*Task details*. Extract every line below, verbatim.

==========

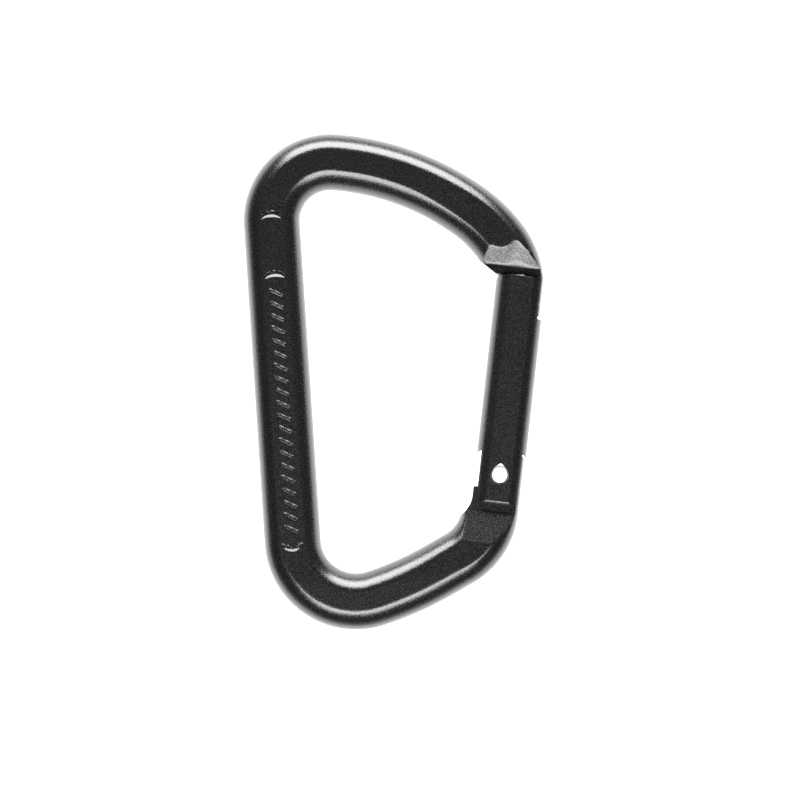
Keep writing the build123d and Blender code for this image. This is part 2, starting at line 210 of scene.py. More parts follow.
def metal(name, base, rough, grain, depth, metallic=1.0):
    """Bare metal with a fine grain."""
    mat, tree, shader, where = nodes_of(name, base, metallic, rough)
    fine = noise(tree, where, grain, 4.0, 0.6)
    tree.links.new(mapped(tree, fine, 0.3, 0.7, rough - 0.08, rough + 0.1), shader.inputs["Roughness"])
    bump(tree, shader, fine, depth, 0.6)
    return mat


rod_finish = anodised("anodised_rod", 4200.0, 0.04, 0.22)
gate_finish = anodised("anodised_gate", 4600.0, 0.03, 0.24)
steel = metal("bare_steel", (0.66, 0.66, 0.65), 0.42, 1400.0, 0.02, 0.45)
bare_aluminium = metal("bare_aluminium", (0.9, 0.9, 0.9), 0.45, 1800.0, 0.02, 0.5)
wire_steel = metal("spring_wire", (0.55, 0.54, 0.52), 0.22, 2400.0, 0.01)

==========

*Answer for the task*.
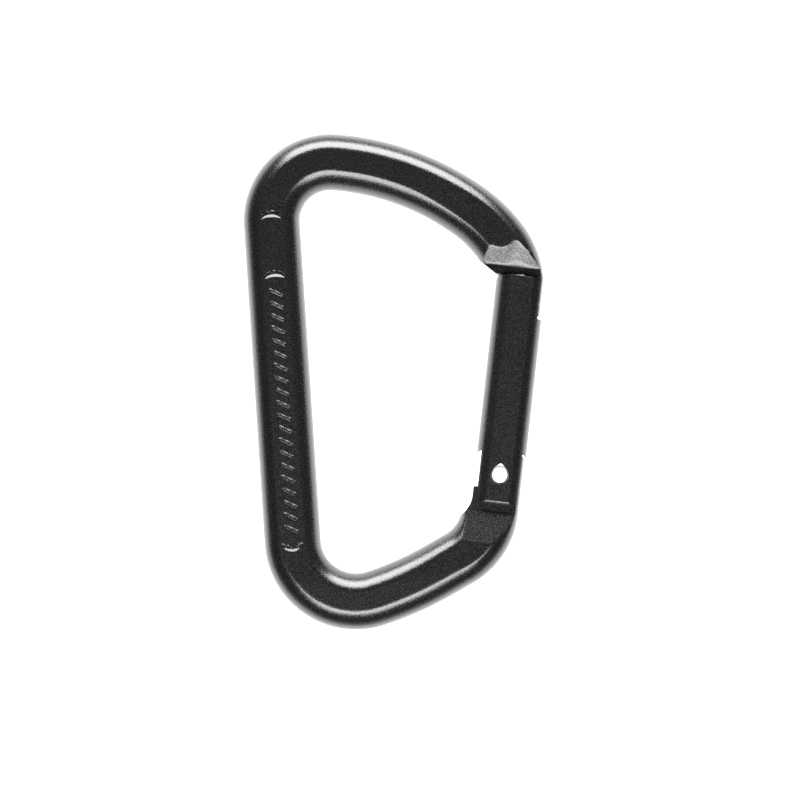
Keep writing the build123d and Blender code for this image. This is part 2, starting at line 210 of scene.py. More parts follow.
def metal(name, base, rough, grain, depth, metallic=1.0):
    """Bare metal with a fine grain."""
    mat, tree, shader, where = nodes_of(name, base, metallic, rough)
    fine = noise(tree, where, grain, 4.0, 0.6)
    tree.links.new(mapped(tree, fine, 0.3, 0.7, rough - 0.08, rough + 0.1), shader.inputs["Roughness"])
    bump(tree, shader, fine, depth, 0.6)
    return mat


rod_finish = anodised("anodised_rod", 4200.0, 0.04, 0.22)
gate_finish = anodised("anodised_gate", 4600.0, 0.03, 0.24)
steel = metal("bare_steel", (0.66, 0.66, 0.65), 0.42, 1400.0, 0.02, 0.45)
bare_aluminium = metal("bare_aluminium", (0.9, 0.9, 0.9), 0.45, 1800.0, 0.02, 0.5)
wire_steel = metal("spring_wire", (0.55, 0.54, 0.52), 0.22, 2400.0, 0.01)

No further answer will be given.